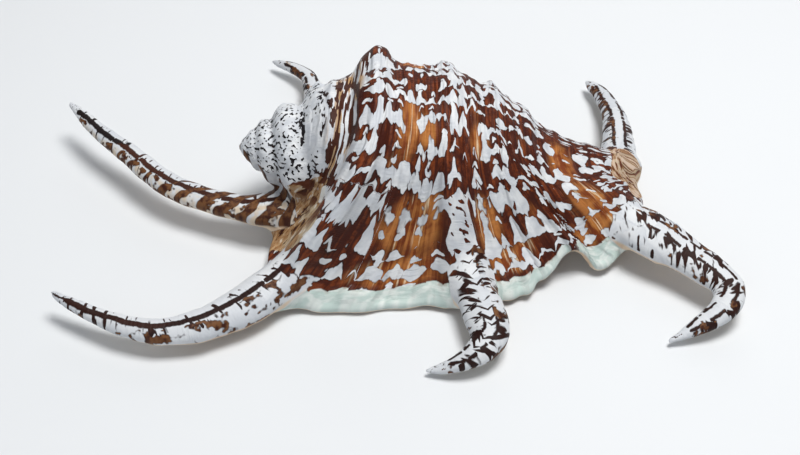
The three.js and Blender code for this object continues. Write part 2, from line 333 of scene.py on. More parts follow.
# Spire: the earlier whorls, low and blunt. Each whorl is 1.9 times the one before along the axis, steep from
# the suture to a knobbed shoulder and falling off slowly beyond it.
WHORL_STEP = 1.9
SUTURE_PHASE = 0.368
SPIRE_WIDTH = 1.653
SPIRE_TAPER = 0.72
SPIRE_LENGTH = 24
SPIRE_ROWS = 170
SPIRE_SIDES = 260


def spire_skin():
    """Rings along the axis: radius = width x along^taper x (1 + shoulder + knobs + ribs - suture), where the
    place in a whorl is the fraction of log(along) less the turn. Marks are the distance along and the turn's
    cosine and sine."""
    along, turn = np.meshgrid(
        0.05 + SPIRE_LENGTH * np.linspace(0, 1, SPIRE_ROWS) ** 1.5,
        np.linspace(0, 2 * math.pi, SPIRE_SIDES, endpoint=False),
        indexing="ij",
    )
    place = np.mod(np.log(along) / math.log(WHORL_STEP) - turn / (2 * math.pi) - SUTURE_PHASE, 1)
    shoulder = 0.27 * np.sin(math.pi * place**0.7)
    knobs = 0.045 * bell(place, 0.42, 0.17) * np.cos(12 * turn + 0.4)
    suture = 0.13 * (bell(place, 0, 0.07) + bell(place, 1, 0.07))
    ribs = 0.01 * np.cos(34 * turn + 3 * place) * np.sin(math.pi * place)
    radius = SPIRE_WIDTH * along**SPIRE_TAPER * (1 + shoulder + knobs + ribs - suture)
    x = APEX[0] + along
    rings = np.stack([x, 0 * x, axis_height(x)], -1) + outward(turn) * radius[..., None]
    return rings, np.stack([along, np.cos(turn), np.sin(turn)], -1)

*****

▸ Brief
Verbatim output is expected for the lines from the start of the data to the line in which "SPIRE_SIDES = 260" appears, both included.

▸ Output of the task
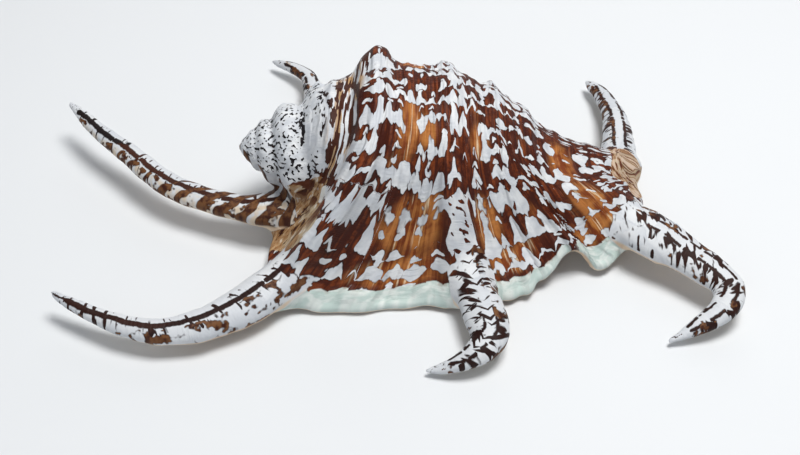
The three.js and Blender code for this object continues. Write part 2, from line 333 of scene.py on. More parts follow.
# Spire: the earlier whorls, low and blunt. Each whorl is 1.9 times the one before along the axis, steep from
# the suture to a knobbed shoulder and falling off slowly beyond it.
WHORL_STEP = 1.9
SUTURE_PHASE = 0.368
SPIRE_WIDTH = 1.653
SPIRE_TAPER = 0.72
SPIRE_LENGTH = 24
SPIRE_ROWS = 170
SPIRE_SIDES = 260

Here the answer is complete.